## begin
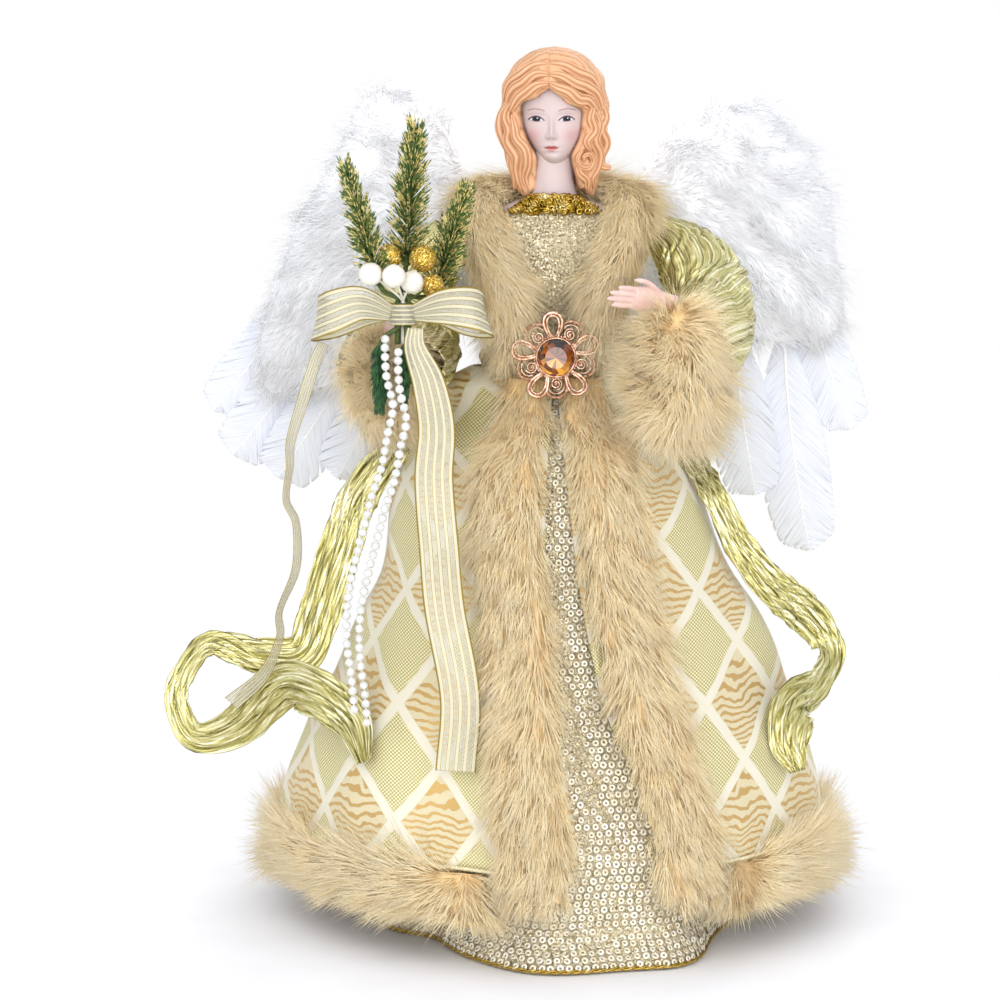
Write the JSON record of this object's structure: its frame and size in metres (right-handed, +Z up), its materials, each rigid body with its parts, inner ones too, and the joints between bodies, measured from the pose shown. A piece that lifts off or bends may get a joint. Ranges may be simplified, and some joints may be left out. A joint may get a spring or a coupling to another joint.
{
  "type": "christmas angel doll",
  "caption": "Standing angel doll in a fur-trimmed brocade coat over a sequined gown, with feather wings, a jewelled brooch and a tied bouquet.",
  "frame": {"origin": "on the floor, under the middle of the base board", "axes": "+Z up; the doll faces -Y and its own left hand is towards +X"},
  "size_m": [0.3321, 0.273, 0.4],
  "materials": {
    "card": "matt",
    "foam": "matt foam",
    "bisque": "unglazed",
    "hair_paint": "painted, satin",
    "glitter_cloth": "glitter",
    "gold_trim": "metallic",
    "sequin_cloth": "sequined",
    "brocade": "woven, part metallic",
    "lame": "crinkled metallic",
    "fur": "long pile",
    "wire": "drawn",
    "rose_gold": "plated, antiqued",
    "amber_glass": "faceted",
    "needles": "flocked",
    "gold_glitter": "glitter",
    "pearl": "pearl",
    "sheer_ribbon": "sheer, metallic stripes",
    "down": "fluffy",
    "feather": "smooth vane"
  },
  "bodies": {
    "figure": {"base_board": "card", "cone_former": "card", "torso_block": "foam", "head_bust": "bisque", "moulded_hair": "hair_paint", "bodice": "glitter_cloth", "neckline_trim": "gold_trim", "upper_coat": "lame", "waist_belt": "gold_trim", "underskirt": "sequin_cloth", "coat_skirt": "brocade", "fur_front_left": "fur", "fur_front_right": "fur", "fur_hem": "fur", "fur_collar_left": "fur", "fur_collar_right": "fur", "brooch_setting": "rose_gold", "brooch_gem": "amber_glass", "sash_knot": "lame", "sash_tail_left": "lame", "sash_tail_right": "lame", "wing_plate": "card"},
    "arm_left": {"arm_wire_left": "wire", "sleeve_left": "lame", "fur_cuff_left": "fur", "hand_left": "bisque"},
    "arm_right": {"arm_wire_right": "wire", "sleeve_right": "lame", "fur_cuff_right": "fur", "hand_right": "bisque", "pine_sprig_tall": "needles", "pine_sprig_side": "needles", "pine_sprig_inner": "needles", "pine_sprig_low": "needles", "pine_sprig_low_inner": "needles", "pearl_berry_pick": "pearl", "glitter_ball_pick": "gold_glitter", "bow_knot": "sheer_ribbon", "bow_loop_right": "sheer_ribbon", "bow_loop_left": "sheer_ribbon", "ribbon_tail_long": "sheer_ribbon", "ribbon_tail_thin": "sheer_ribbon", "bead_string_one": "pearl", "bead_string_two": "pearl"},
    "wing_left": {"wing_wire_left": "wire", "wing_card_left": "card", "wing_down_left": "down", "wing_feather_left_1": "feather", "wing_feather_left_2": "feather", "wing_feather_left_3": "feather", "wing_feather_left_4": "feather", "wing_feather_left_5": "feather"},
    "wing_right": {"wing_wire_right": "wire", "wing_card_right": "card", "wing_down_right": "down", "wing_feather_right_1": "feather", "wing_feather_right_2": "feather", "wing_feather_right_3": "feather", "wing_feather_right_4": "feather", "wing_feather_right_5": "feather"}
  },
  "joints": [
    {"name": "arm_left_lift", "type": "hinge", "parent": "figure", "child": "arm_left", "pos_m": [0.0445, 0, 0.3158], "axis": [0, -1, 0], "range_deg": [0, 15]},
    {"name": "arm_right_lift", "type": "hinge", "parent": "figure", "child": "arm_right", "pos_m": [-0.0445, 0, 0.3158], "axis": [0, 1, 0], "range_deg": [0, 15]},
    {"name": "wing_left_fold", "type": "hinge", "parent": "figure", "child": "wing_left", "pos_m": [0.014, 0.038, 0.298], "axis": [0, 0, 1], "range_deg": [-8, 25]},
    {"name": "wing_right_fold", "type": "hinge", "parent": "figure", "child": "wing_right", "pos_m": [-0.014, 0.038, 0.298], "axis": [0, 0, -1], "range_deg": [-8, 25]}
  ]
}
## end
YOUR GOAL:
Gather every line from the listing above in which the word "materials" appears.

SOLUTION FOR THIS EXERCISE:
Write the JSON record of this object's structure: its frame and size in metres (right-handed, +Z up), its materials, each rigid body with its parts, inner ones too, and the joints between bodies, measured from the pose shown. A piece that lifts off or bends may get a joint. Ranges may be simplified, and some joints may be left out. A joint may get a spring or a coupling to another joint.
  "materials": {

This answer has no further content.